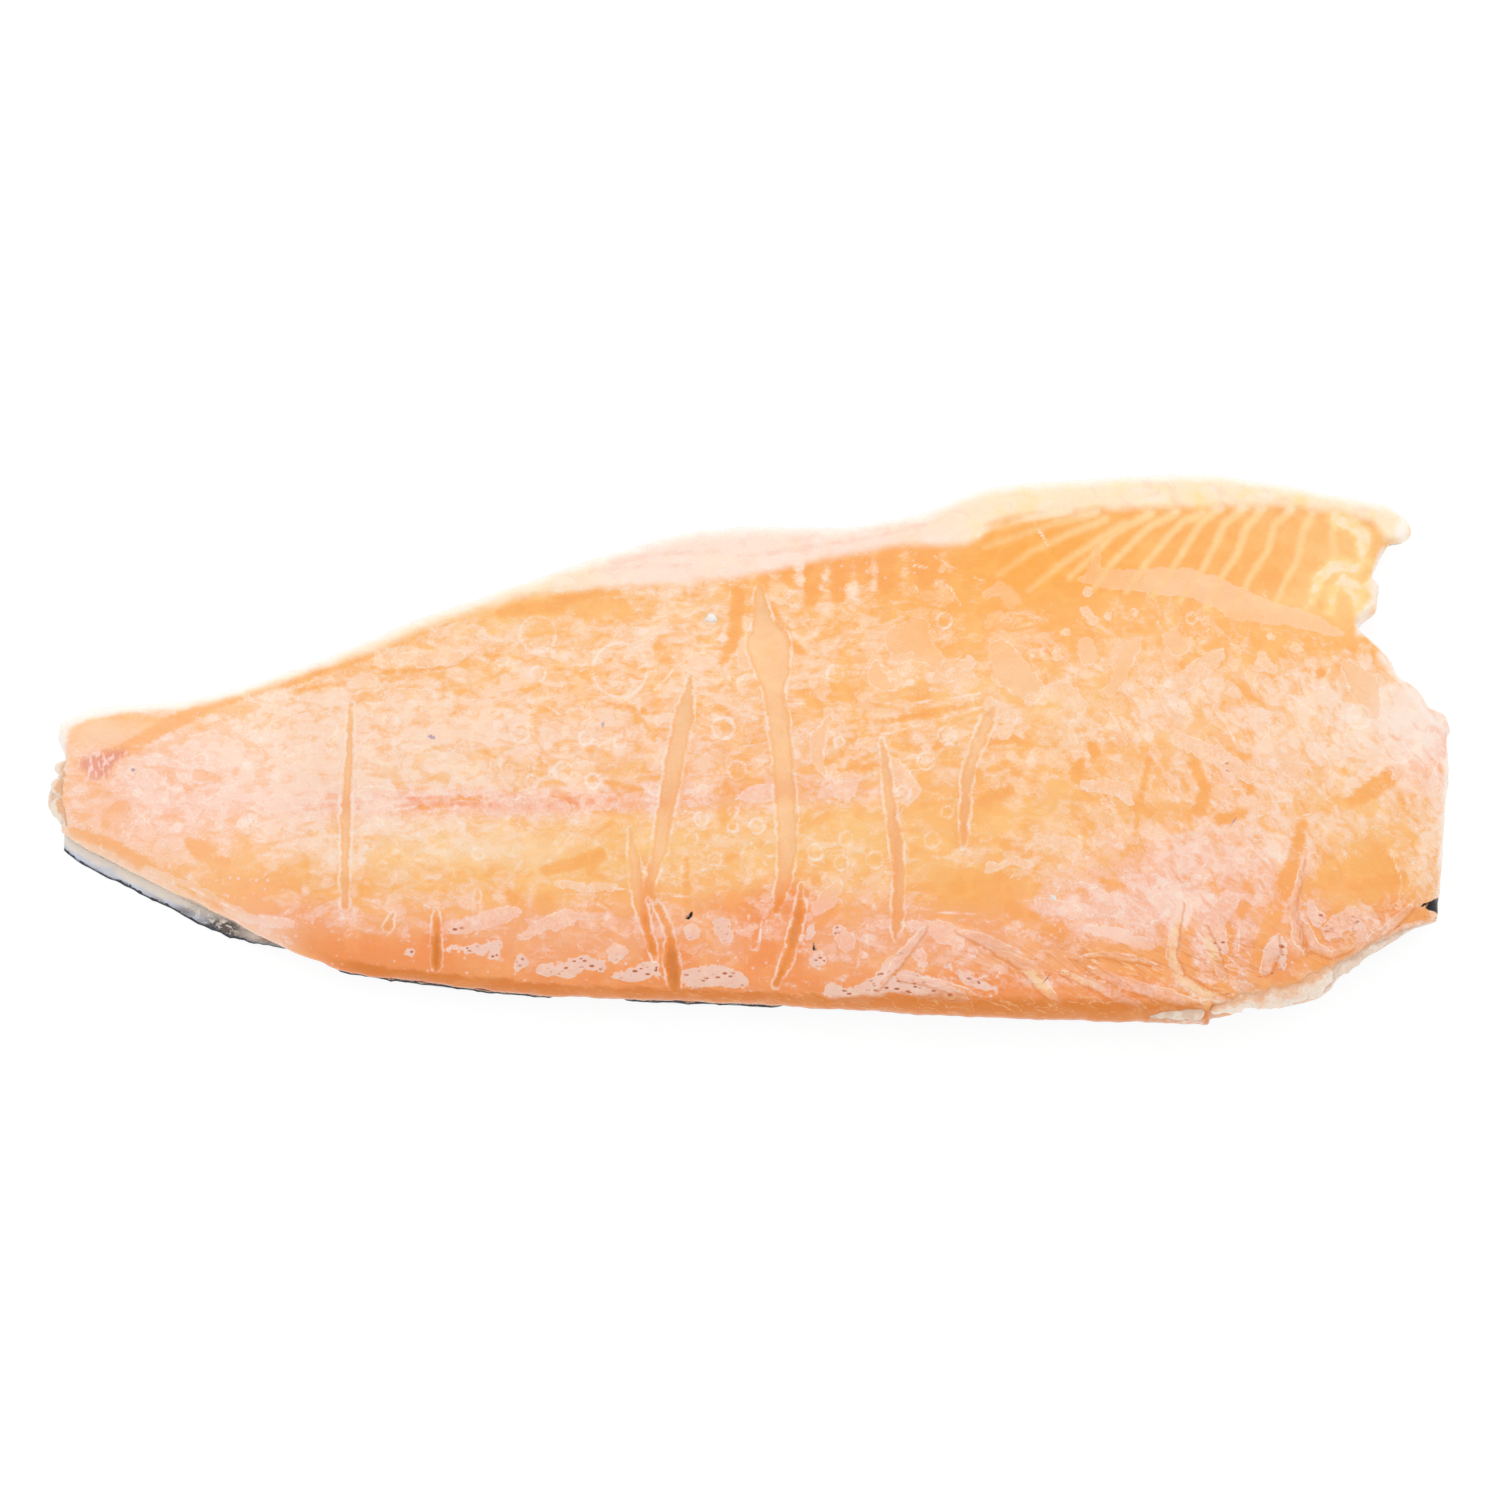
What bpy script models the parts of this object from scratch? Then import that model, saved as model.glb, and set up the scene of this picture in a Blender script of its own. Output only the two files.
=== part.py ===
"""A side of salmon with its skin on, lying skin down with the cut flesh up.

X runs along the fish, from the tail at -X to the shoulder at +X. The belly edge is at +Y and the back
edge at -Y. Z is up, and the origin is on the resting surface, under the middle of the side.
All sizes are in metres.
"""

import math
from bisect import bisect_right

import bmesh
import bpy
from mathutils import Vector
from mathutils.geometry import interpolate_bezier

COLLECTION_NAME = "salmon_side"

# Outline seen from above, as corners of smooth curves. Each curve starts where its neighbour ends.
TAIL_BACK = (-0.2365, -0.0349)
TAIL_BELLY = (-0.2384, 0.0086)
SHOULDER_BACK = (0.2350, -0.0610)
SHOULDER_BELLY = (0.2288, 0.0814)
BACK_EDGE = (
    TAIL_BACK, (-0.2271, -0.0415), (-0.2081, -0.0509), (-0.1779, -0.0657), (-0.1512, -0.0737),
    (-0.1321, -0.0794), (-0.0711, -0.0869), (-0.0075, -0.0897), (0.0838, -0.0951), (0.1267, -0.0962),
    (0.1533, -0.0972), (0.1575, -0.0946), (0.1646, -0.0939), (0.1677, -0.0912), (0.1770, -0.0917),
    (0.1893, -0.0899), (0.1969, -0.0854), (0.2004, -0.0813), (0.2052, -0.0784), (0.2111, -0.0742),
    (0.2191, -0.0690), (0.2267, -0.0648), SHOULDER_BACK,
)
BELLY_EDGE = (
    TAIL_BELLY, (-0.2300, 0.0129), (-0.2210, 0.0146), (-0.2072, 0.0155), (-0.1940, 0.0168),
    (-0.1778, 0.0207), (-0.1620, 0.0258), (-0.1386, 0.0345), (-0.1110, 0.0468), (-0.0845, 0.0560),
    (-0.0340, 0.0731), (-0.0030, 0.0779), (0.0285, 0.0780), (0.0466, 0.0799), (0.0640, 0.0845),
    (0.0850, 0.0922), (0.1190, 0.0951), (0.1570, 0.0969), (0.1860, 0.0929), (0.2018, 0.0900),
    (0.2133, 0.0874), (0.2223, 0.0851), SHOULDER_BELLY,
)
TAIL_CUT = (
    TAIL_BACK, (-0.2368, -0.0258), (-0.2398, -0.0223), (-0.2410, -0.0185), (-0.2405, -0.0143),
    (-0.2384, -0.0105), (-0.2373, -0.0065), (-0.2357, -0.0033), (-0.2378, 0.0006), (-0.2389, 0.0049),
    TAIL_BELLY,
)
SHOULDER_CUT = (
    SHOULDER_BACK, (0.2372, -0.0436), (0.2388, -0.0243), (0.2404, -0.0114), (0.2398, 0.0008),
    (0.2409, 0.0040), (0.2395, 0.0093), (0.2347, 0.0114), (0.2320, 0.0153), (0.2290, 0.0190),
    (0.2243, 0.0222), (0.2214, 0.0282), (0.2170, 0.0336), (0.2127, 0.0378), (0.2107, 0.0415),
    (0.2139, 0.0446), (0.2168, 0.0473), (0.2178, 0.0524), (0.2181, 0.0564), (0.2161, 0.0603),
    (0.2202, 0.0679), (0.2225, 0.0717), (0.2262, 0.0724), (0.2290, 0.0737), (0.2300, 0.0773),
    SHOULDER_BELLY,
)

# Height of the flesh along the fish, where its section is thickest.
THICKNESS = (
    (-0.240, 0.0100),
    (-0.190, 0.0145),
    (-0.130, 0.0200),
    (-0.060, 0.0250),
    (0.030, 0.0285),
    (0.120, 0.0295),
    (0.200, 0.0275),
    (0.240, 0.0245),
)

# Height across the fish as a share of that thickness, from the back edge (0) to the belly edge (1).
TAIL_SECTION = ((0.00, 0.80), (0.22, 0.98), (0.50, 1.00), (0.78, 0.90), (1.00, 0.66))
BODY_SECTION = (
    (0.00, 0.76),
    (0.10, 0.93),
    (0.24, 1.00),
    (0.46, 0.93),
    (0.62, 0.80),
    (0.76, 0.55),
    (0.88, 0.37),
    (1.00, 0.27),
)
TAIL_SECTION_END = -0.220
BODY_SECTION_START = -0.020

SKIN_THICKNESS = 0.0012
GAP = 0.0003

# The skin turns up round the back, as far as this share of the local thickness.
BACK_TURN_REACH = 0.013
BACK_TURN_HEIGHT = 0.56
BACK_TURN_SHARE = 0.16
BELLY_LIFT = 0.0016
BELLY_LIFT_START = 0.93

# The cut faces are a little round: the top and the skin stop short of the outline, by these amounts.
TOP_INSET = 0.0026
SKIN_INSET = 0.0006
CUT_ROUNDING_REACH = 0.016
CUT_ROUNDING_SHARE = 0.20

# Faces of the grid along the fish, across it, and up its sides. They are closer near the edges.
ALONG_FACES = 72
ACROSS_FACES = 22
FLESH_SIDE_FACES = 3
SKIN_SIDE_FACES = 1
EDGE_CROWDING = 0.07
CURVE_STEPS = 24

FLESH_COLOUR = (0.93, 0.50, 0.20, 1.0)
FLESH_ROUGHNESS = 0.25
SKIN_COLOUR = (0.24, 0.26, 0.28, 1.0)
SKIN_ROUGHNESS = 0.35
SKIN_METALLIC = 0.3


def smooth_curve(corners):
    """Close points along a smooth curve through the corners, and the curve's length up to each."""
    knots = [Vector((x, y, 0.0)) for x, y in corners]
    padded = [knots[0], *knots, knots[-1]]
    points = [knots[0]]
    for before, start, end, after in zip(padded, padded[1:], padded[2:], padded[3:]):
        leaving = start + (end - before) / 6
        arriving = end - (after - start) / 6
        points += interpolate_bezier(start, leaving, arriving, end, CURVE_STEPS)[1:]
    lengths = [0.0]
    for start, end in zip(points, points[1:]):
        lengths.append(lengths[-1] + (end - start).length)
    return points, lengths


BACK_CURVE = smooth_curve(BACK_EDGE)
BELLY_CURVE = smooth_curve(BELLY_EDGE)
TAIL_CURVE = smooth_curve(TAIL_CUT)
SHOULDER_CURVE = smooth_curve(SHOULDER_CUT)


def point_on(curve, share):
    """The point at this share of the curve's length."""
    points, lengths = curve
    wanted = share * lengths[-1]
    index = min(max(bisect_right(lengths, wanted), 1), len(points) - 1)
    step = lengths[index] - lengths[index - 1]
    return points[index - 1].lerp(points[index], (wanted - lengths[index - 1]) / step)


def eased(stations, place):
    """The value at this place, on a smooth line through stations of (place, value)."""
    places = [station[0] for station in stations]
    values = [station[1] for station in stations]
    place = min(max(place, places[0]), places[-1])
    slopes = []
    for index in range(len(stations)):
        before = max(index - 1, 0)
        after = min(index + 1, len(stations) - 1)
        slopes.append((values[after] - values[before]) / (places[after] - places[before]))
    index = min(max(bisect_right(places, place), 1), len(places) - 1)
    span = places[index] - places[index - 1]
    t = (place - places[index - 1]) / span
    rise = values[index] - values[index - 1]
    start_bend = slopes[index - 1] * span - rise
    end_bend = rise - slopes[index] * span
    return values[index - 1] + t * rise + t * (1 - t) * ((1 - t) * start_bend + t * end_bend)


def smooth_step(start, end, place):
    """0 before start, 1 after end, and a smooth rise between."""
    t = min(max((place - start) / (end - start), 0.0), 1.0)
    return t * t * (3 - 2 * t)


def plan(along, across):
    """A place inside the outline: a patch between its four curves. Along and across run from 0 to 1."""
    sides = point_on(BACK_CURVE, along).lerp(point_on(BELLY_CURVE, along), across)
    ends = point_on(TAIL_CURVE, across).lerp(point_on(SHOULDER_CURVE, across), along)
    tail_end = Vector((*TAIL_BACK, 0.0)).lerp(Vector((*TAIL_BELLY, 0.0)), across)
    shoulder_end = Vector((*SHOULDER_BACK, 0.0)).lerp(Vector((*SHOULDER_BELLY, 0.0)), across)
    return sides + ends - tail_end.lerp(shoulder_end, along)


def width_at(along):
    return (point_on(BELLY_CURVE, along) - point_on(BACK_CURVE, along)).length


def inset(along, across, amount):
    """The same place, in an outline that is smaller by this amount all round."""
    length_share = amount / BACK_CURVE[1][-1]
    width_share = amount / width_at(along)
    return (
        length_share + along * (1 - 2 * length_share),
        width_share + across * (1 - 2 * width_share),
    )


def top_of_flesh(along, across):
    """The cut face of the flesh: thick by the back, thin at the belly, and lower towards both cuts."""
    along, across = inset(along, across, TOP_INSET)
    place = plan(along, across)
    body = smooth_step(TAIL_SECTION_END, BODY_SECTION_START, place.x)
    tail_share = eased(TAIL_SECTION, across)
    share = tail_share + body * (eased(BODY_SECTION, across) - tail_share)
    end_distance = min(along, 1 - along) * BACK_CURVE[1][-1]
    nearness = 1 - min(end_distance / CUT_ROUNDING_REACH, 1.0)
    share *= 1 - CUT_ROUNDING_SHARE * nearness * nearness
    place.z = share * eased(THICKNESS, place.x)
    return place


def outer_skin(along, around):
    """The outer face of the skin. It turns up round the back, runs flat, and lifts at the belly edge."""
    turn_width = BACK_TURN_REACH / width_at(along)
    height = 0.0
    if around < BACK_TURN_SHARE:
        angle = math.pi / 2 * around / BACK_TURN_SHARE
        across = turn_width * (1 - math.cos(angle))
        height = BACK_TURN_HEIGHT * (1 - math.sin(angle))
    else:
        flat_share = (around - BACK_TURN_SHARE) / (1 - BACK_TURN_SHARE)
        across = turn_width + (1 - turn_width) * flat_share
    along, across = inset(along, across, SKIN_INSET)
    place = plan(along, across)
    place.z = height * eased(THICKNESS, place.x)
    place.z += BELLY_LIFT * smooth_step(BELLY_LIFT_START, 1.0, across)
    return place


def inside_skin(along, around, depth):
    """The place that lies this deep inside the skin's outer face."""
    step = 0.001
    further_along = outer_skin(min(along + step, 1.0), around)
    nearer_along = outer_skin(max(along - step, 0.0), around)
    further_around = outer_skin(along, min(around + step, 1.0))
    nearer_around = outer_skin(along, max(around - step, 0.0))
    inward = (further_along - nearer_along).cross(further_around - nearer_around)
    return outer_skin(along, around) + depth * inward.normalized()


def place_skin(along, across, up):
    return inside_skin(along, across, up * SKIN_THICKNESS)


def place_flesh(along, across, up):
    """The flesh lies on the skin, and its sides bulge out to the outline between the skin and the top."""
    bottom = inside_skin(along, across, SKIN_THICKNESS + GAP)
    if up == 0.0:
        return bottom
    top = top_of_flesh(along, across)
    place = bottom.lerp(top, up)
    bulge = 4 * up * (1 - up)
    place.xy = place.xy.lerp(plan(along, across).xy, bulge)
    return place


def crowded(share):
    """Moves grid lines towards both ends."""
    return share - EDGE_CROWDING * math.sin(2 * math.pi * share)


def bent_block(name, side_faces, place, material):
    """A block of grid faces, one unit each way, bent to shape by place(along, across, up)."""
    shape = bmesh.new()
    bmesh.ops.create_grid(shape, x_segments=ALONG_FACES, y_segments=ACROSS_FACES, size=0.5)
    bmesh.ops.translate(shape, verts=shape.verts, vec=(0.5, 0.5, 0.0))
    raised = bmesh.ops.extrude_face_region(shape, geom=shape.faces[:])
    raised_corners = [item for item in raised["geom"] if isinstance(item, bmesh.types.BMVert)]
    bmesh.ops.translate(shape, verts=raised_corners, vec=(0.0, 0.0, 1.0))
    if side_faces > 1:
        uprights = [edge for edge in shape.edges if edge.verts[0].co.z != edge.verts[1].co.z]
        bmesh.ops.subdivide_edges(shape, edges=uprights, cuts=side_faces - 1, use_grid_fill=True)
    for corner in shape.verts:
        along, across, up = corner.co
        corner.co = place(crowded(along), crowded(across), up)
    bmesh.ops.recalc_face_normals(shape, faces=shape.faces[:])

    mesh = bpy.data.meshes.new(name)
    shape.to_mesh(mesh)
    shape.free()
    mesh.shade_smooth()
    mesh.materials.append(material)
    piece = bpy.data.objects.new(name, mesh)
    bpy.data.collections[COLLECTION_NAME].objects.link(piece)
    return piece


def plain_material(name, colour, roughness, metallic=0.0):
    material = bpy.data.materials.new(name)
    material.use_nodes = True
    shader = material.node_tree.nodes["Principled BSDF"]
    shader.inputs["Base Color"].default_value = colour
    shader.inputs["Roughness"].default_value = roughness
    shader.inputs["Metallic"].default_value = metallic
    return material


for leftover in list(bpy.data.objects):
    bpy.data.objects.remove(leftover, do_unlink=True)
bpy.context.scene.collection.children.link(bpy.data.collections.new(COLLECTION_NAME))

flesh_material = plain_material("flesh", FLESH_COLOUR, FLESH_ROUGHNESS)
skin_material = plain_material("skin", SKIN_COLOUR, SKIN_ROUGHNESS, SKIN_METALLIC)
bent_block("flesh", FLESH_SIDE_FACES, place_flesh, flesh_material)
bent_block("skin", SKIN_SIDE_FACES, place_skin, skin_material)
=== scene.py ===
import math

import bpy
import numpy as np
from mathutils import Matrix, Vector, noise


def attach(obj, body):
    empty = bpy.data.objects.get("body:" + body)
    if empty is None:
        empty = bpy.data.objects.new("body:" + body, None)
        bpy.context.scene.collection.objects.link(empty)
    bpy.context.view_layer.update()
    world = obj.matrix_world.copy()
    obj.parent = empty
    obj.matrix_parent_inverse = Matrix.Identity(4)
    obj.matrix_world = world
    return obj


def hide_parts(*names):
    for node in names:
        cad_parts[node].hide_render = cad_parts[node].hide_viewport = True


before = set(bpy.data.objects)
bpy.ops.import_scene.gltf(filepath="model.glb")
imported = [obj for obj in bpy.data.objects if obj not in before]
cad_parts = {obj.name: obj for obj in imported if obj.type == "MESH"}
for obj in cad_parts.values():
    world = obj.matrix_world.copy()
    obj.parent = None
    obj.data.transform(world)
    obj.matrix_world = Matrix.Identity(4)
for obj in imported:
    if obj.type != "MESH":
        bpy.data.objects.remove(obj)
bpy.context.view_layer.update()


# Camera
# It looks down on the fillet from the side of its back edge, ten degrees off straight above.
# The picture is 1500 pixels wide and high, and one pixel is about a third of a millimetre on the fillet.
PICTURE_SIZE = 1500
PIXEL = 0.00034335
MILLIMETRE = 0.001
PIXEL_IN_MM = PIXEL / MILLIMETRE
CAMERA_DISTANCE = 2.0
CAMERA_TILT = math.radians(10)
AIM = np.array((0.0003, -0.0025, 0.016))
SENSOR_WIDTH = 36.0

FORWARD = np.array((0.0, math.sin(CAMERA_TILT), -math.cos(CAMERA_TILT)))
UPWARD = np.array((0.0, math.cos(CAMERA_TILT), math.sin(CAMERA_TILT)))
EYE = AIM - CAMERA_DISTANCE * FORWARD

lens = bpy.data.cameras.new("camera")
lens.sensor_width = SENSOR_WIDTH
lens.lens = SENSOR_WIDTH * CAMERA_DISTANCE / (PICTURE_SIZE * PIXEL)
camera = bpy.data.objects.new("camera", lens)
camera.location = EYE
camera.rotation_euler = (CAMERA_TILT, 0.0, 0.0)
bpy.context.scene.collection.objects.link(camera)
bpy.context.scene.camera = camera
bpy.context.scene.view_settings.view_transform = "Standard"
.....
→ Task to carry out
Repeat word for word the lines from the line containing "for leftover in" to the line containing "bpy.context.scene.collection.objects.link(empty)", both lines included; nothing else should appear.

→ Output of the exercise
for leftover in list(bpy.data.objects):
    bpy.data.objects.remove(leftover, do_unlink=True)
bpy.context.scene.collection.children.link(bpy.data.collections.new(COLLECTION_NAME))

flesh_material = plain_material("flesh", FLESH_COLOUR, FLESH_ROUGHNESS)
skin_material = plain_material("skin", SKIN_COLOUR, SKIN_ROUGHNESS, SKIN_METALLIC)
bent_block("flesh", FLESH_SIDE_FACES, place_flesh, flesh_material)
bent_block("skin", SKIN_SIDE_FACES, place_skin, skin_material)
=== scene.py ===
import math

import bpy
import numpy as np
from mathutils import Matrix, Vector, noise


def attach(obj, body):
    empty = bpy.data.objects.get("body:" + body)
    if empty is None:
        empty = bpy.data.objects.new("body:" + body, None)
        bpy.context.scene.collection.objects.link(empty)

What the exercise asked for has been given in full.